Recent studies in carceral geography have pushed for a broadening of what the carceral means, arguing that ‘the carceral’ is not easily fixed (Turner 2016). This critical carceral geography agenda, especially after the ‘mobilities turn’ (Moran 2015), extended the analysis of carcerality and carceral geographies to include analyses of broader carceral logics influencing urban space, legal policies, migrant detention centres, military homes, security practices, and tactics of surveillance. This approach follows and investigates how the ‘prison space’ proliferates in our everyday lives as a relation that shapes our lived experiences. In this sense, expanding the notion of ‘carcerality’ has enabled a thorough investigation of how its logics and manifestations affect marginalised populations, how it reshapes urban fabrics to enact logics of surveillance and, crucially, how people devise multiple strategies and tactics of resistance against it. Seeing carcerality as a ‘relation’ also means seeing its local articulations of people, objects, policies and practices as part and parcel of a global mode of carcerality (Moran 2015; Gill et al. 2016).

Palestine, by Mai Al-Battat
Palestine, by Mai Al-Battat

The porous boundaries of the carceral are highlighted by the flows and circulations taking place across carceral settings, including the mobility and circulation of carceral tactics and violent practices (Hajjar 2006; Li 2018; Gregory 2006), the circulation of security and surveillance knowledge (Graham 2011, Sa’di 2021, Li 2006, Cook 2013), and the proliferation of discourses categorising entire populations as ‘dangerous’, ‘unwanted’, and ‘security threats. Despite these violent formations, confrontation practices continually emerge within carceral settings and can similarly be traced and seen as mobile across carceral and national boundaries. Prisoners’ movements have offered us many archives of the past and the present of escape and smuggling.

Confinement presupposes flight. For as long as carceral logics have existed, prisoners have smuggled poems, novels, studies, artworks, and notes. They use hunger strikes and blanket protests. They organise committees. Carceral logics are both undermined by such acts of resistance and constituted by them. Such logics of carcerality, in their various manifestations, inform our world today. The Palestinian people, for instance, have been subject to a decades-long military occupation that has not only transformed historic Palestine into a carceralized geography but has entrapped an entire population, subjecting it to brutal tactics of control, violence, torture, fragmentation, and imprisonment, including an estimated one million Palestinians who have passed through Israeli prisons since 1948. Israeli carceral tactics have intensified since the genocidal war began in October 2023. These carceral tactics, however, do not show up only in Palestine, but have been made mobile and transferable across national boundaries, including the global market of arms, technology and security apparatus, constituting connections between carceral locations.

Palestine, by Mai Al-Battat
Palestine, by Mai Al-Battat

This seminar, ‘Urban Geographies of Carcerality: from Latin America to the Middle East,’ will address the connections between geographies of carcerality in Latin America and the Middle East, two regions witnessing ever-increasing levels of urban violence, surveillance, and incarceration.

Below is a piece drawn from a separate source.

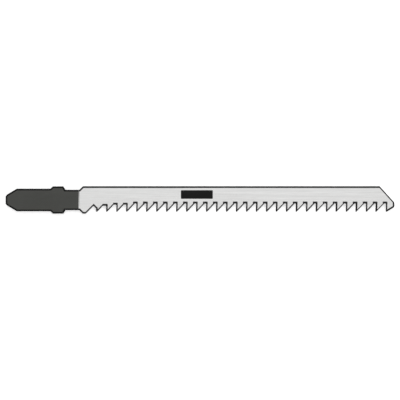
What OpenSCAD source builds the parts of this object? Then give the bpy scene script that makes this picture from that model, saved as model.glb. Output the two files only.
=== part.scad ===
// Jigsaw blade with a T-shank, for wood. All sizes are in millimetres and degrees.
// It is stamped from one strip of steel, its body is ground thinner towards the back edge,
// and its teeth are ground with bevels that face one side and the other in turn.
// The blade lies flat: X runs along it from the shank to the tip, Y across it from the teeth
// to the back edge, and Z through its thickness. The origin lies on the underside of the
// shank, in the middle of the two lugs.

/* [Shank] */
// Thickness of the steel strip, which the shank keeps
strip_thickness = 1.5; // [1.2:0.05:2]
// Width of the shank behind the lugs
shank_width = 6.8; // [6.2:0.05:7.5]
// Length of the shank behind the lugs
shank_length = 13.45; // [10:0.05:18]
// Width of the flat at the very end of the shank
nose_width = 2.4; // [1.6:0.1:3.2]
// Length of the 45 degree corner beside that flat
nose_corner = 0.5; // [0.3:0.05:0.9]
// Length over which the end of the shank narrows
nose_length = 3.35; // [2.4:0.05:5]
// Size of the break along the stamped edges of the shank
shank_edge_break = 0.15; // [0.05:0.01:0.25]

/* [Lugs and neck] */
// Width across the two lugs
lug_width = 8.2; // [7.7:0.05:9]
// Length of the flat top of a lug
lug_length = 3.1; // [2:0.1:5]
// Length of the slope at the back of a lug
lug_ramp = 0.75; // [0.3:0.05:1.5]
// Length of the slope at the front of a lug
lug_shoulder = 0.6; // [0.3:0.05:1.5]
// Width of the neck between the lugs and the body
neck_width = 6.15; // [5:0.05:6.15]
// Length of the neck
neck_length = 4.25; // [3:0.05:8]

/* [Body] */
// Height of the back edge above the centre line
back_height = 4.15; // [3.6:0.05:5]
// Depth of the heel below the centre line
heel_depth = 4.1; // [3.8:0.05:5]
// Length of the flat foot of the heel
heel_length = 0.85; // [0.4:0.05:4]
// Steepness of the heel's slope up to the first gullet
heel_angle = 45; // [38:1:55]
// Size of the break along the ground back edge
back_edge_break = 0.12; // [0.05:0.01:0.2]

/* [Ground sides] */
// Height of the tooth points that keeps the strip's full thickness
full_point = 0.4; // [0.1:0.05:1]
// Steel ground from each side along the back edge
back_grind = 0.22; // [0.16:0.01:0.35]
// Length of neck that is ground with the body
ground_neck = 0.3; // [0.1:0.05:2]
// Corner radius of the grinding wheel, left where the grinding stops
wheel_radius = 0.5; // [0.3:0.05:1]

/* [Teeth] */
// Number of teeth
tooth_count = 30; // [12:1:45]
// Distance from one tooth point to the next
tooth_pitch = 3; // [2.7:0.1:4]
// Depth of the tooth points below the centre line
tooth_depth = 3.5; // [3.3:0.05:3.8]
// Depth of a full gullet
gullet_depth = 2.45; // [2:0.05:2.8]
// Radius in the bottom corners of a gullet
gullet_radius = 0.25; // [0.1:0.05:0.3]
// Angle by which the face of a tooth leans over its gullet
rake_angle = 2; // [0:1:8]
// Steepness of the back of a tooth
flank_angle = 46.5; // [43:0.5:58]
// Angle by which each gullet is ground askew through the blade, which bevels the teeth
bevel_angle = 15; // [5:1:20]
// Width of the flat that is left on a tooth point
point_land = 0.35; // [0.05:0.01:0.4]
// Distance from the root of the first gullet to the first tooth point
first_gullet_reach = 0.8; // [0.6:0.05:3]
// Height of the upright face of the first tooth
first_face = 0.95; // [0.4:0.05:1.2]
// Steps in which the first gullets grow to full depth, two gullets to a step
run_in_steps = 2; // [0:1:2]
// Growth in depth at each of those steps
run_in_growth = 0.35; // [0:0.05:0.35]

/* [Tip] */
// Steepness of the sloping end
end_angle = 48; // [38:1:60]
// Length of blade beyond the last tooth point
tip_overhang = 2.64; // [1.8:0.02:4]
// Steepness of the back of the last tooth
last_flank_angle = 31; // [20:1:38]
// Height of the upright end face
tip_height = 1.35; // [1:0.05:2.5]
// Radius of the corners above and below that face
tip_radius = 0.7; // [0.2:0.05:0.8]

/* [Hidden] */
oxide_grey = [0.29, 0.29, 0.28];
ground_grey = [0.85, 0.85, 0.85];
arc_steps = 6;
overcut = 1;

lug_start = shank_length;
lug_top_start = lug_start + lug_ramp;
lug_top_end = lug_top_start + lug_length;
lug_middle = (lug_top_start + lug_top_end) / 2;
neck_start = lug_top_end + lug_shoulder;
body_start = neck_start + neck_length;
back_start = body_start + back_height - neck_width / 2;
heel_start = body_start + heel_depth - neck_width / 2;
heel_end = heel_start + heel_length;
first_gullet_depth = depth_of_gullet(0);
first_gullet_root = heel_end + (heel_depth - tooth_depth + first_gullet_depth) / tan(heel_angle);
first_point = first_gullet_root + first_gullet_reach;
last_point = first_point + (tooth_count - 1) * tooth_pitch;
blade_end = last_point + tip_overhang;
tip_bottom = (tip_overhang - point_land) * tan(last_flank_angle) - tooth_depth;
tip_top = tip_bottom + tip_height;
back_end = blade_end - (back_height - tip_top) / tan(end_angle);
back_thickness = strip_thickness - 2 * back_grind;
grinding_start = full_point - tooth_depth;
taper_angle = atan(back_grind / (back_height - grinding_start));

// A gullet's depth: every second gullet of the run-in is deeper, up to the full depth.
function depth_of_gullet(i) = gullet_depth - run_in_growth * max(0, run_in_steps - floor(i / 2));

function unit(v) = v / norm(v);

// The arc that rounds one corner, given as [x, y, radius], between its two neighbours.
function corner_arc(before, corner, after) =
    let (
        place = [corner.x, corner.y],
        radius = corner.z,
        arriving = unit(place - [before.x, before.y]),
        leaving = unit([after.x, after.y] - place),
        turn = cross(arriving, leaving) > 0 ? 1 : -1,
        sweep = turn * acos(arriving * leaving),
        centre = place + unit(leaving - arriving) * radius / cos(sweep / 2),
        start = atan2(-turn * arriving.x, turn * arriving.y)
    )
    radius == 0
        ? [place]
        : [for (k = [0 : arc_steps]) let (a = start + sweep * k / arc_steps) centre + radius * [cos(a), sin(a)]];

// An outline with rounded corners, from a list of [x, y, radius].
function rounded(corners) =
    let (n = len(corners))
    [for (i = [0 : n - 1]) each corner_arc(corners[(i + n - 1) % n], corners[i], corners[(i + 1) % n])];

// An outline that is the same above and below the centre line, from its lower half.
function mirrored(lower) =
    let (n = len(lower))
    concat(lower, [for (i = [1 : n]) [lower[n - i].x, -lower[n - i].y]]);

// Cuts the 45 degree break along one edge of an anticlockwise outline, on both sides.
module edge_break(from, to, thickness, size) {
    wide = 4 * size;
    run = norm(to - from) + 2 * wide;
    heading = atan2(to.y - from.y, to.x - from.x);
    middle = (from + to) / 2;
    for (side = [-1, 1])
        translate([middle.x, middle.y, side * thickness / 2])
            rotate([90 - side * 45, 0, heading])
                translate([0, 0, wide / 2 - size / sqrt(2)])
                    cube([run, wide, wide], center = true);
}

// A flat plate of the strip with broken edges. The outline is convex and anticlockwise.
module stamped_plate(outline) {
    difference() {
        linear_extrude(strip_thickness, center = true)
            polygon(outline);
        for (i = [0 : len(outline) - 1])
            edge_break(outline[i], outline[(i + 1) % len(outline)], strip_thickness, shank_edge_break);
    }
}

// The shank behind the lugs, which narrows to a blunt nose.
module shank() {
    stamped_plate(mirrored([
        [0, -nose_width / 2],
        [nose_corner, -nose_width / 2 - nose_corner],
        [nose_length, -shank_width / 2],
        [lug_middle, -shank_width / 2]
    ]));
}

// The two lugs that the saw's holder grips.
module lugs() {
    stamped_plate(mirrored([
        [lug_start, -shank_width / 2],
        [lug_top_start, -lug_width / 2],
        [lug_top_end, -lug_width / 2],
        [neck_start, -neck_width / 2]
    ]));
}

// The neck, which runs on into the body.
module neck() {
    stamped_plate(mirrored([
        [lug_middle, -neck_width / 2],
        [body_start + overcut, -neck_width / 2]
    ]));
}

// The body before grinding, with the heel's notch and the straight edge for the teeth.
module body_plate() {
    linear_extrude(strip_thickness, center = true)
        polygon(rounded([
            [body_start, -neck_width / 2, 0],
            [heel_start, -heel_depth, 0],
            [heel_end, -heel_depth, 0],
            [first_gullet_root, first_gullet_depth - tooth_depth, gullet_radius],
            [first_point, first_face - tooth_depth, 0],
            [first_point, -tooth_depth, 0],
            [last_point + point_land, -tooth_depth, 0],
            [blade_end, tip_bottom, tip_radius],
            [blade_end, tip_top, tip_radius],
            [back_end, back_height, 0],
            [back_start, back_height, 0],
            [body_start, neck_width / 2, 0]
        ]));
}

// What the wheel takes off the two sides of the body, more towards the back edge.
module side_grinding() {
    wheel_start = body_start - ground_neck;
    wheel_end = blade_end + overcut;
    wheel_width = 2 * (back_height + tooth_depth);
    for (side = [0, 1])
        mirror([0, 0, side])
            translate([0, grinding_start, strip_thickness / 2])
                rotate([90 - taper_angle, 0, 0])
                    linear_extrude(2 * wheel_width, center = true)
                        polygon(rounded([
                            [wheel_start, 0, wheel_radius],
                            [wheel_end, 0, 0],
                            [wheel_end, strip_thickness, 0],
                            [wheel_start, strip_thickness, 0]
                        ]));
}

// One gullet, in front of the tooth whose point is at x = 0. It is wider than the gap that
// shows by what the askew cut takes from both walls, so each tooth is full on one side only.
module gullet(depth, side) {
    skew = strip_thickness / 2 * tan(bevel_angle);
    back_of_last = point_land - tooth_pitch - skew;
    outline = rounded([
        [back_of_last, -overcut, 0],
        [skew, -overcut, 0],
        [skew, 0, 0],
        [skew + depth * tan(rake_angle), depth, gullet_radius],
        [back_of_last + depth / tan(flank_angle), depth, gullet_radius],
        [back_of_last, 0, 0]
    ]);
    reach = strip_thickness + tooth_pitch * sin(bevel_angle);
    rotate([0, side * bevel_angle, 0])
        linear_extrude(2 * reach, center = true)
            polygon([for (p = outline) [p.x * cos(bevel_angle), p.y]]);
}

// All the gullets between the teeth, askew to one side and the other in turn.
module gullets() {
    for (i = [1 : tooth_count - 1])
        translate([first_point + i * tooth_pitch, -tooth_depth, 0])
            gullet(depth_of_gullet(i), i % 2 == 0 ? 1 : -1);
}

module blade() {
    translate([-lug_middle, 0, strip_thickness / 2])
        difference() {
            union() {
                color(oxide_grey) {
                    shank();
                    lugs();
                    neck();
                }
                color(ground_grey)
                    body_plate();
            }
            color(ground_grey) {
                side_grinding();
                gullets();
                edge_break([back_end, back_height], [back_start, back_height], back_thickness, back_edge_break);
            }
        }
}

blade();
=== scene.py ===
"""A T-shank jigsaw blade for wood, lying flat on a white table and seen from straight above.

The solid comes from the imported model. This script gives it its finish, and adds the table, the
light and the camera. The finish is laid out in millimetres in the part's own frame: X runs along
the blade from the middle of its lugs, Y across it from the teeth to the back edge, and Z up
through its thickness.
"""

from math import cos, hypot, pi, radians, sin, tan

import bpy
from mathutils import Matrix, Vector

MM = 0.001
WHITE = (1, 1, 1, 1)

# The outline of the shank, the lugs and the neck, as in the part's source
THICKNESS = 1.5
SHANK_END = -15.75
SHANK_HALF = 3.4
NOSE_HALF = 1.2
NOSE_CORNER = 0.5
NOSE_LENGTH = 3.35
LUG_HALF = 4.1
LUG_BACK = -1.55
LUG_FRONT = 1.55
LUG_RAMP = 0.75
LUG_SHOULDER = 0.6
NECK_HALF = 3.075
NECK_LENGTH = 4.25

# The outline of the body and its heel
BODY_START = LUG_FRONT + LUG_SHOULDER + NECK_LENGTH
BACK_EDGE = 4.15
BACK_START = BODY_START + BACK_EDGE - NECK_HALF
HEEL_EDGE = -4.1
HEEL_LENGTH = 0.85
HEEL_START = BODY_START - HEEL_EDGE - NECK_HALF
HEEL_END = HEEL_START + HEEL_LENGTH

# The teeth and their gullets. The gullets of the run-in get deeper in two steps, which end
# before these places in the row.
TEETH = 30
PITCH = 3.0
POINTS = -3.5
POINT_LAND = 0.35
RAKE = radians(2)
FLANK = radians(46.5)
GULLET_DEPTH = 2.45
RUN_IN_GROWTH = 0.35
RUN_IN_ENDS = (1.5, 3.5)

# The notch between the heel and the first tooth
NOTCH_DEPTH = GULLET_DEPTH - len(RUN_IN_ENDS) * RUN_IN_GROWTH
NOTCH_SLOPE = radians(45)
NOTCH_REACH = 0.8
NOTCH_ROOT = HEEL_END + (POINTS + NOTCH_DEPTH - HEEL_EDGE) / tan(NOTCH_SLOPE)
FIRST_POINT = NOTCH_ROOT + NOTCH_REACH
FIRST_FACE = 0.95

# The tip
TIP_OVERHANG = 2.64
TIP_HEIGHT = 1.35
LAST_FLANK = radians(31)
END_SLOPE = radians(48)
LAST_POINT = FIRST_POINT + (TEETH - 1) * PITCH
BLADE_END = LAST_POINT + TIP_OVERHANG
TIP_BOTTOM = POINTS + (TIP_OVERHANG - POINT_LAND) * tan(LAST_FLANK)
TIP_TOP = TIP_BOTTOM + TIP_HEIGHT
BACK_END = BLADE_END - (BACK_EDGE - TIP_TOP) / tan(END_SLOPE)

# Colours of the steel, and of the painted shade on its edges and tooth flanks
BRIGHT_LINE = (0.725, 0.725, 0.72)
DULL_LINE = (0.60, 0.60, 0.595)
# The tooth flanks' ground steel, painted darker than the body as shade
SHADED_FACET = (0.32, 0.32, 0.32)
OXIDE = (0.074, 0.075, 0.070)
# Near-black painted shade along the edges, on the body and over the shank's oxide
EDGE_SHADE = (0.013, 0.013, 0.013)
LASER_BLACK = (0.009, 0.009, 0.009)

# What the dark steel keeps of its shine when it is seen from straight on and at a low angle
DARK_SHINE = 0.25
DARK_GRAZING_SHINE = (0.1, 0.1, 0.1, 1)

# Marks in the steel: the size of their grain along X, Y and Z, and how finely it is broken up
SCRATCHES = ((4.0, 0.035, 0.035), 2)
GROOVES = ((14.0, 0.16, 0.16), 2)
STREAKS = ((40.0, 0.7, 0.7), 2)
WHEEL_MARKS = ((0.06, 0.06, 1.5), 2)
OXIDE_GRAIN = ((0.1, 0.1, 0.1), 3)
OXIDE_CLOUDS = ((6.0, 3.0, 3.0), 2)
RUB_MARKS = ((2.5, 0.05, 0.05), 1)
# The last noise makes the limit of the painted edge shade ragged
SHADE_RAGS = ((0.9, 0.12, 0.12), 3)

# The lines that grinding leaves along the blade, with the share of each kind
LINES = ((SCRATCHES, 0.5), (GROOVES, 0.3), (STREAKS, 0.2))

# Where in the noise lines turn from dull to bright, and where the oxide starts to be rubbed
BRIGHT_FROM = (0.35, 0.65)
RUBBED_FROM = (0.66, 0.74)

# How many times as bright a colour is in its darkest and its brightest marks
FACET_CONTRAST = (0.7, 1.3)
CLOUD_CONTRAST = (0.88, 1.12)
LASER_CONTRAST = 3
GRAIN_CONTRAST = 0.6
RUBBED_CONTRAST = 3

# How much of the oxide's grain and of its rubbed marks shows
GRAIN_COVER = 0.3
RUBBED_COVER = 0.15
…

By taking ‘carcerality’ in the city as its vantage point, the series is concerned with clarifying how global forces of capitalist accumulation, (post)colonial violence and patriarchy show up in urban spaces and extend to spaces of confinement. It will address the circuits and geographies structuring the circulation and mobility of carceral practices across both regions, and the ways in which these practices relate to each other.

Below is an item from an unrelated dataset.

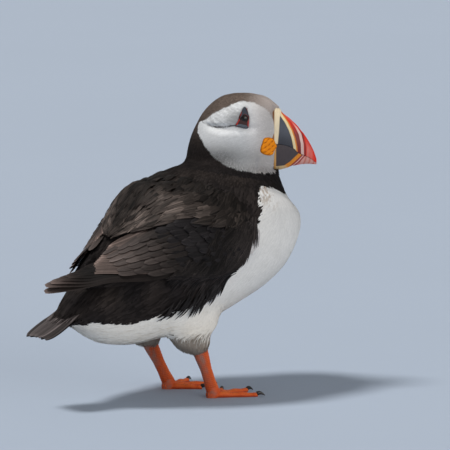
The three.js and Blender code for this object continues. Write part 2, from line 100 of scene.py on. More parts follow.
# x, z where the white of the underside ends
WHITE_EDGE = [[-127, 43], [-118, 51], [-108, 56], [-98, 55], [-88, 54.5], [-70, 58.5],
              [-50, 64.5], [-38, 70], [-30, 79], [-24, 90], [-15, 101], [-8, 109], [-4, 120],
              [1.5, 134]]
PALE_SIDE = WHITE_EDGE + [[0, 160], [95, 160], [95, 10], [-127, 10]]
# outlines on the face: along the head, height
CHEEK = [[-17.3, 170.4], [-8.3, 176.9], [-1.3, 181.2], [5.8, 184.6], [10.9, 185.8],
         [17.9, 185.2], [23.7, 182.5], [28.2, 178.8], [31, 174], [46, 170], [46, 141.5],
         [28.2, 139.6], [19.2, 140.8], [9, 142.8], [0.6, 145.9], [-6.4, 150.4],
         [-12.2, 157.5], [-16.6, 164.6]]
CREASE = [[7.8, 171.3], [4.5, 170.8], [-0.6, 169.9], [-4.5, 169.7], [-8.3, 170.1],
          [-10.2, 171], [-12.8, 172.1], [-14.4, 173.3]]
EYE_PATCH = [[12.2, 181.6], [14.2, 181.6], [15.5, 175.6], [15.5, 172], [15, 169.5],
             [10.9, 170.1], [7.4, 171.2], [9, 174.3], [10.4, 178.2]]
UPPER_PLATE = [[12.8, 182.6], [13.95, 181.7], [14.9, 178.8], [15.4, 176.6], [14.2, 177],
               [12.8, 177.4], [11.4, 176.9], [10.1, 175.7], [9.6, 175.4], [10.75, 178.2],
               [11.65, 181.3]]
LOWER_PLATE = [[7.3, 171.2], [9.6, 172.1], [12.2, 171.7], [14, 171.2], [15.1, 170.3],
               [14.7, 169.1], [13.1, 169.2], [10.2, 170.1], [8, 170.8]]
ROSETTE = [[25.2, 162.2], [28, 162.8], [31, 161.6], [32.6, 158.3], [33.2, 156.4], [31.5, 154],
           [30.3, 151.6], [27, 151.6], [23.4, 153.6], [23.1, 156.4], [24, 159.4]]
EYE = np.array([12.5, 175.4])
EYE_OPEN = 2.2                               # radius of the eye that shows
EYE_RADIUS = 4.1
# lines across the bill: along the head, height
BAND_FRONT = [[36.2, 178], [35.2, 175], [34.6, 165.3], [33.8, 157.5], [34, 141]]
SLATE_FRONT = [[34.2, 178], [34.6, 177.2], [38.4, 171.7], [41, 166.6], [42.6, 162],
               [43.8, 156.2], [44.2, 150]]
GROOVE_1 = [[36.8, 178.5], [40, 175], [43.5, 171.7], [45.8, 168.5], [48.3, 164], [49.6, 158.2],
            [49.9, 152], [49.9, 148]]
GROOVE_2 = [[40, 177.5], [46.7, 170.4], [49, 165.9], [50.6, 160.1], [51.5, 155.6], [51.2, 148]]
LOWER_SLATE = [[34.6, 143.2], [37.8, 143.9], [41.6, 146.5], [44.8, 149.7], [47.8, 152.6]]
LOWER_ORANGE = [[38.6, 141.4], [40.6, 142.6], [44.8, 146.5], [48, 149.7], [50, 152]]
LOWER_GROOVE = [[41.4, 141.8], [42.9, 143], [46.7, 146.5], [50.2, 150.4], [51.4, 152]]

# ---------------------------------------------------------------- colours (linear)
BLACK, BROWN = np.array([[0.0118, 0.0100, 0.0103], [0.034, 0.0262, 0.0225]])
# the pale forehead colour is a painted sheen of sunlight
CROWN, FOREHEAD_SHEEN = (0.168, 0.128, 0.106), (0.52, 0.455, 0.425)
# the blue-grey among the whites is a painted shadow colour, for the head's shadow on the breast
# the cream among the whites is painted warm light, bounced up from below onto the lower belly
WHITE, BOUNCE_CREAM, HEAD_SHADOW_BLUE = (0.82, 0.80, 0.765), (0.91, 0.845, 0.745), (0.50, 0.53, 0.58)
FACE, GREY = np.array([[0.74, 0.745, 0.75], [0.42, 0.42, 0.44]])
DUN, FRINGE = (0.33, 0.275, 0.225), (0.42, 0.33, 0.25)
RED, INK = np.array([[0.76, 0.032, 0.014], [0.20, 0.024, 0.022]])     # of the bill
# the darker orange is the webs' brick red, and painted shade on the undersides and backs of toes
# and legs
ORANGE, BRICK_AND_SHADE = np.array([[0.76, 0.118, 0.022], [0.50, 0.066, 0.018]])     # of the legs
SCURF = (0.24, 0.20, 0.17)


# ---------------------------------------------------------------- numbers
def between(table, t):
    """Rows read off a station table at places t, passed through smoothly."""
    tab, t = np.asarray(table, float), np.asarray(t, float)
    last = len(tab) - 1
    i = np.clip(np.floor(t).astype(int), 0, last - 1)
    f = (t - i)[..., None]
    a, b, d, e = (tab[np.clip(i + k, 0, last)] for k in (-1, 0, 1, 2))
    bend = (2 * a - 5 * b + 4 * d - e) * f ** 2
    return 0.5 * (2 * b + (d - a) * f + bend + (3 * b - a - 3 * d + e) * f ** 3)


def stations(table, steps, last=None):
    """Each column of a station table as a column of numbers at even steps."""
    last = len(table) - 1 if last is None else last
    return between(table, np.linspace(0, last, steps)).T[..., None]


def circle(count):
    return np.linspace(0, TAU, count, endpoint=False)


def unit(v):
    return v / np.maximum(np.linalg.norm(v, axis=-1, keepdims=True), 1e-9)


def dot(a, b):
    return (a * b).sum(-1, keepdims=True)


def along_skin(v, n):
    """The part of directions v that lies in the surface with normals n."""
    return unit(v - dot(v, n) * n)


def smooth(lo, hi, x):
    t = np.clip((np.asarray(x, float) - lo) / (hi - lo), 0, 1)
    return t * t * (3 - 2 * t)


def mix(a, b, w):
    w = np.asarray(w)[..., None]
    return a * (1 - w) + b * w


def paint(colour, *layers):
    """A colour with others laid over it in turn, each with its strength."""
    for over, strength in layers:
        colour = mix(colour, over, strength)
    return colour


def at(value, p):
    """A plain number or a function of place, read at places p."""
    return value(p) if callable(value) else np.full(len(p), float(value))


def wobble(p, wavelength, seed):
    """Smooth noise about -1 to 1 over space."""
    r = np.random.default_rng(seed)
    total = np.zeros(p.shape[:-1])
    for _ in range(7):
        k = unit(r.normal(size=3)) * 2 * np.pi / wavelength * r.uniform(0.6, 1.5)
        total += np.sin(p @ k + r.uniform(0, TAU))
    return total / 3.2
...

The seminar series will organise four events: three in hybrid format and the fourth in virtual format. The first seminar, ‘The Intersections of Settler Colonialism and Capitalist Urbanization: From Latin America to the Middle East,’ aims to theoretically relate modes of urban carcerality to the long histories of settler colonialism and capitalist formations across Latin America and the Middle East. The second seminar, ‘Everyday Urban Spaces of Carcerality,’ tackles manifestations of carcerality in urban spaces, including surveillance, urban policing, migrant detention centres, and segregation of populations. The third seminar, ‘Feminist Geographies of Urban Carcerality,’ expands the analysis of urban carcerality and investigates gendered modes of urban carcerality in homes, prisons, public spaces, and employment positions. The final seminar, ‘Everyday Urban Spaces of Confrontation,’ investigates questions of how to confront and resist carceral geographies, envision counterspaces, and experiment with processes such as countermapping.